● **Data section**:
-------
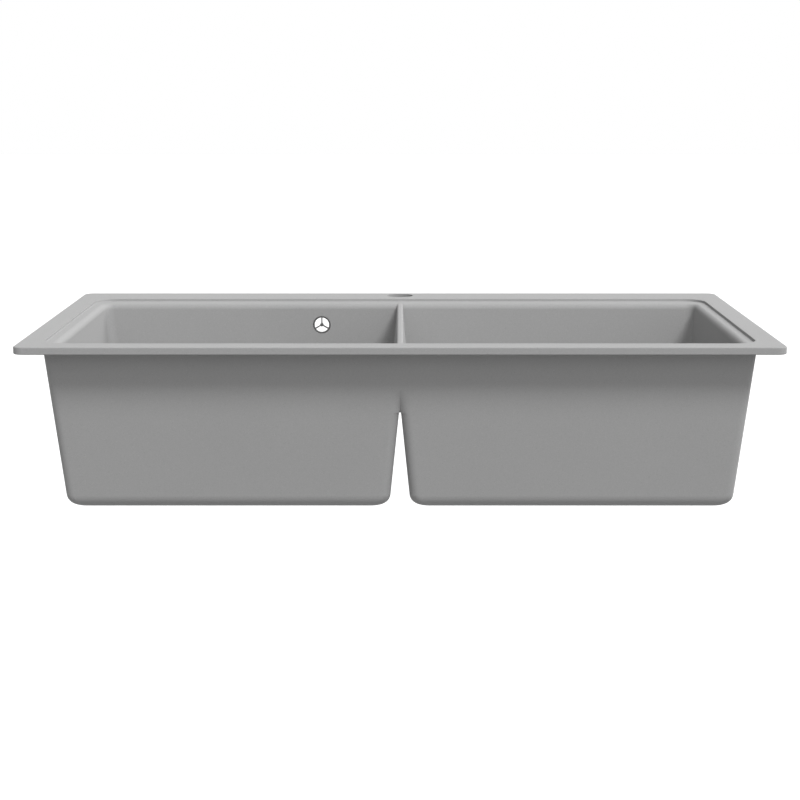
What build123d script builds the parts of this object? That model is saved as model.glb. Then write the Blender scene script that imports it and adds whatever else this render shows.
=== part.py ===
"""Drop-in double bowl kitchen sink with a basket strainer waste in each bowl.

Millimetres. The origin is the centre of the worktop cut-out, in the plane of the rim's
underside. +Z is up, -Y is the front edge and +X is to the right.
"""

from build123d import *
from math import cos, pi, radians, sin, sqrt, tan
import os

os.makedirs("parts", exist_ok=True)

# Rim
rim_length = 860.0
rim_depth = 500.0
rim_thickness = 8.5
rim_corner_radius = 11.5
rim_edge_radius = 1.2

# Shelf, sunk inside the rim: its margins run from the rim's edges to the step's top edge
step_depth = 3.0
step_draft = 3.0
step_radius = 0.4
shelf_side_margin = 26.4
shelf_front_margin = 31.5
shelf_rear_margin = 63.5
shelf_corner_radius = 28.0

# Bowls, inside: widths are taken at the shelf, where wall and shelf would meet unrounded
bowl_side_ledge = 15.4
bowl_front_ledge = 16.0
bowl_rear_ledge = 31.0
divider_thickness = 7.0
wall_draft = 3.5
rear_wall_draft = 4.5
divider_draft = 5.0
roll_radius = 7.0
divider_edge_radius = 2.3
bowl_corner_radius = 10.0
divider_corner_radius = 9.0
floor_corner_radius = 20.0
floor_fillet_radius = 18.0
floor_thickness = 12.0
floor_fall = 2.0
floor_border = 20.0
drain_border = 3.0
mouth_section_count = 8

# Bowls, outside
body_height = 195.0
outer_side_setback = 27.15
outer_front_setback = 33.0
outer_rear_setback = 82.0
outer_draft = 6.0
outer_corner_radius = 10.0
outer_floor_radius = 14.5
outer_floor_section_count = 8

# Gap between the bowls, outside, and the hollow in the walls above it that it runs out in
gap_top_depth = 73.5
gap_top_width = 2.0
gap_draft = 5.75
gap_edge_radius = 11.0
gap_arch_height = 27.0
gap_arch_depth = 7.5
gap_arch_end = 0.15

# Tap hole
tap_hole_radius = 17.5
tap_hole_from_rear = 26.0

# Overflow, in the left bowl's rear wall
overflow_from_centre = 103.3
overflow_below_rim = 30.5
overflow_mouth_radius = 11.6
overflow_bore_radius = 10.5
overflow_bore_length = 6.0
overflow_spot_radius = 17.0
overflow_spot_depth = 2.2
grille_thickness = 2.6
grille_clearance = 0.15
grille_ring_width = 2.0
grille_bar_width = 1.7
grille_bar_setback = 0.4
grille_bar_count = 3
grille_bar_angle = 90.0
grille_hub_radius = 2.4
grille_chamfer = 0.4

# Drains: their place and the hole and recess in each bowl's floor
drain_from_rear = 110.0
drain_hole_radius = 45.0
flange_overlap = 11.5
flange_clearance = 1.5
seat_gasket_thickness = 1.0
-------
● **The exercise**:
Return the lines above precisely as they appear, beginning at the first line and ending at the line with "in each bowl.", and nothing after it.

● **Result below**:
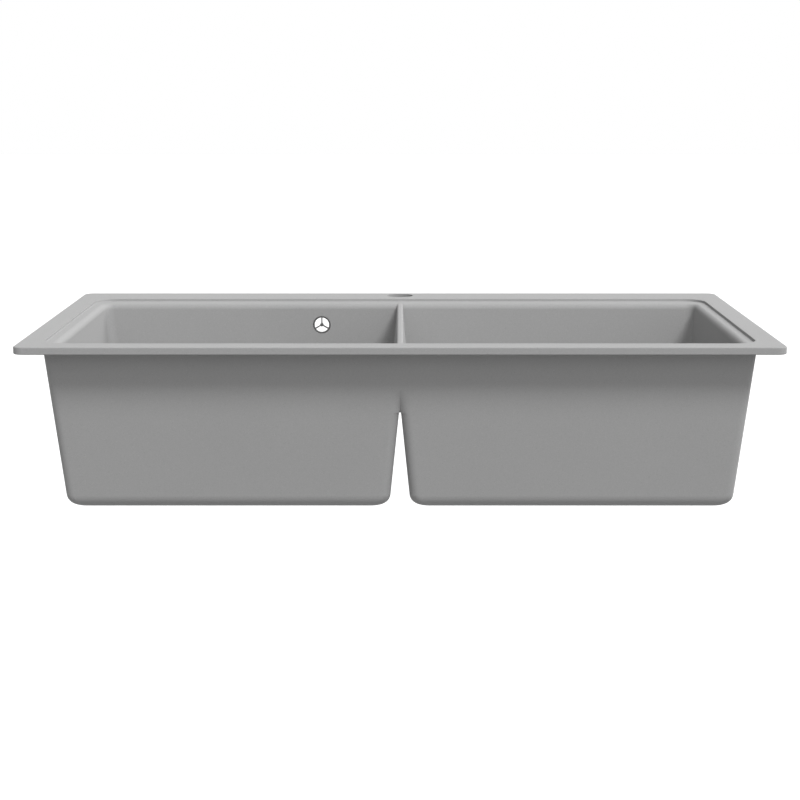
What build123d script builds the parts of this object? That model is saved as model.glb. Then write the Blender scene script that imports it and adds whatever else this render shows.
=== part.py ===
"""Drop-in double bowl kitchen sink with a basket strainer waste in each bowl.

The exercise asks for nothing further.